むかしこのスニーカーを履いたことがあった。とてもミーハーなのだが、『うずまき猫の見つけかた』の中で、村上春樹さんが愛用していると書いてあったからだ。
村上さんの洋服の好みや、小説に登場する人物たちの服装には共感を覚えていた。オックスフォードのボタンダウンにツイードのジャケット、ネイビーのワンピースやカシミアのカーディガン。どれもベーシックなものばかり。そういえば『風の歌を聴け』の授賞式に、クシャクシャにしたオリーブグリーンのコットンスーツに、履き古したテニスシューズで登場したそうだが、そのスニーカーがジャックパーセルだったのだろうか。
今年はジャックパーセル生誕70周年だとか。だから復刻されたのだろうが、これきりではなくずっと作り続けてほしいと思う。

極上の記録映画

愛知万博にはまだ行っていない。おそらく行かないと思う。前にも書いたが、『新しい地球創造:自然の叡智』という壮大なテーマを具現できているとは思えないし、人ごみは苦手。
日本での万博は、大阪万博(1970・6,400万人)、沖縄万博(1975・350万人)、つくば万博(1985・2,000万人)、花と緑の万博(1990・2,300万人)があるそうだが、行ったのは大阪万博だけ。
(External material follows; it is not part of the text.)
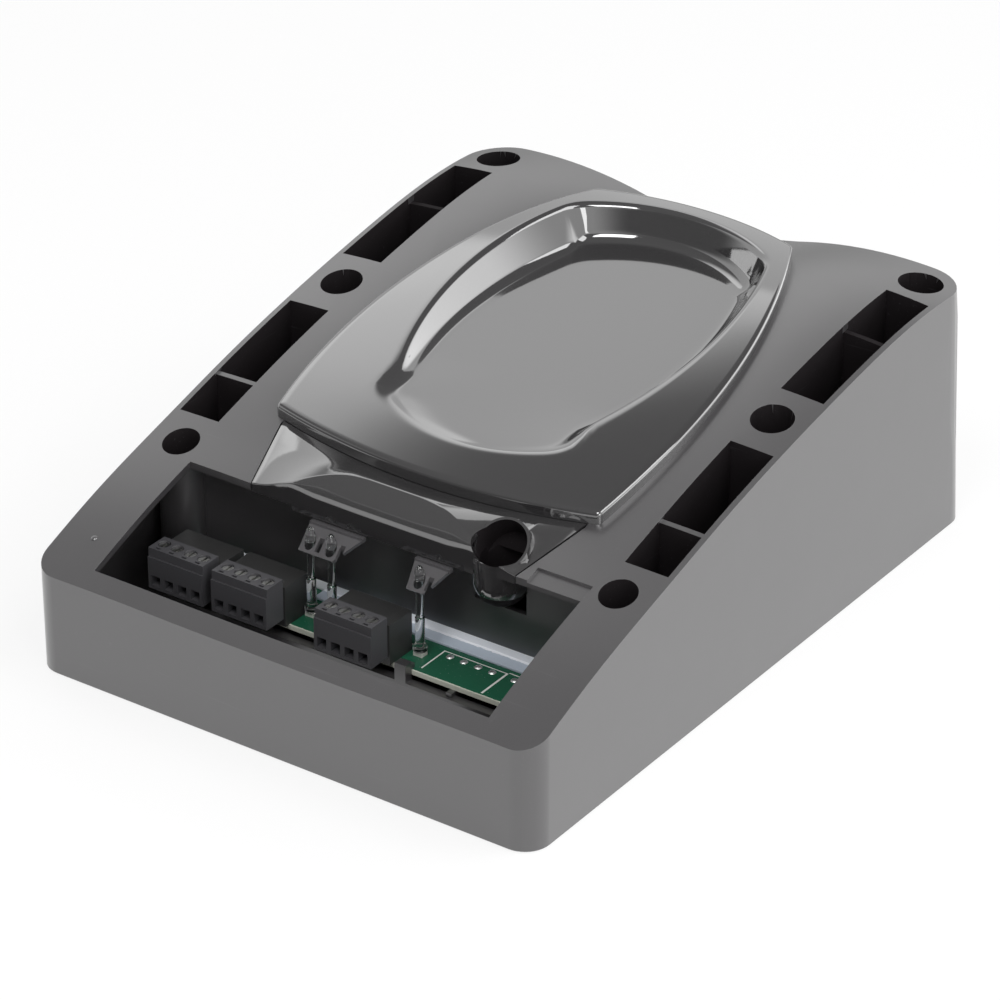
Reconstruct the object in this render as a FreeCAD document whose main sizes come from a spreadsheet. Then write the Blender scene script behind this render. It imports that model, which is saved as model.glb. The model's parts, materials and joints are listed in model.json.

遠いということもあるが、きっとテーマや展示に興味を覚えなかったのだろう。
大阪万博へ行ったといっても当時は幼児。2度連れていってもらったそうだが、お土産に買ってもらったパノラマ写真しか覚えていない。物心がついていたらどんなによかったか。
いまでも取り上げられ、語り継がれる伝説の万博。そんな大阪万博を知ることができるアイテムを見つけた。『公式長編記録映画日本万国博』万博開催の翌年に劇場公開されたそうで、その年の興行成績第1位を獲得したとか。

緊張しない歯医者

いま通っている歯医者は岸和郎さんの設計。たまたまなのだが、とてもよい歯医者さん。
ビルなどに入居しているわけではないので、つくりが自由にできる。3つある診療スペースの前は全面ガラス張りになっていて、壁で囲われた庭に面している。天井は高くゆったりしていて、奥行きいっぱいのハイサイドライトから陽が射し、明るいので昼間は照明がいらない。
歯医者へ行くと緊張して心臓が早鐘を打つが、この歯医者さんではそれが少し和らいでいる気がする。空間は人間の心理や生理に影響を及ぼす。あらためて実感した。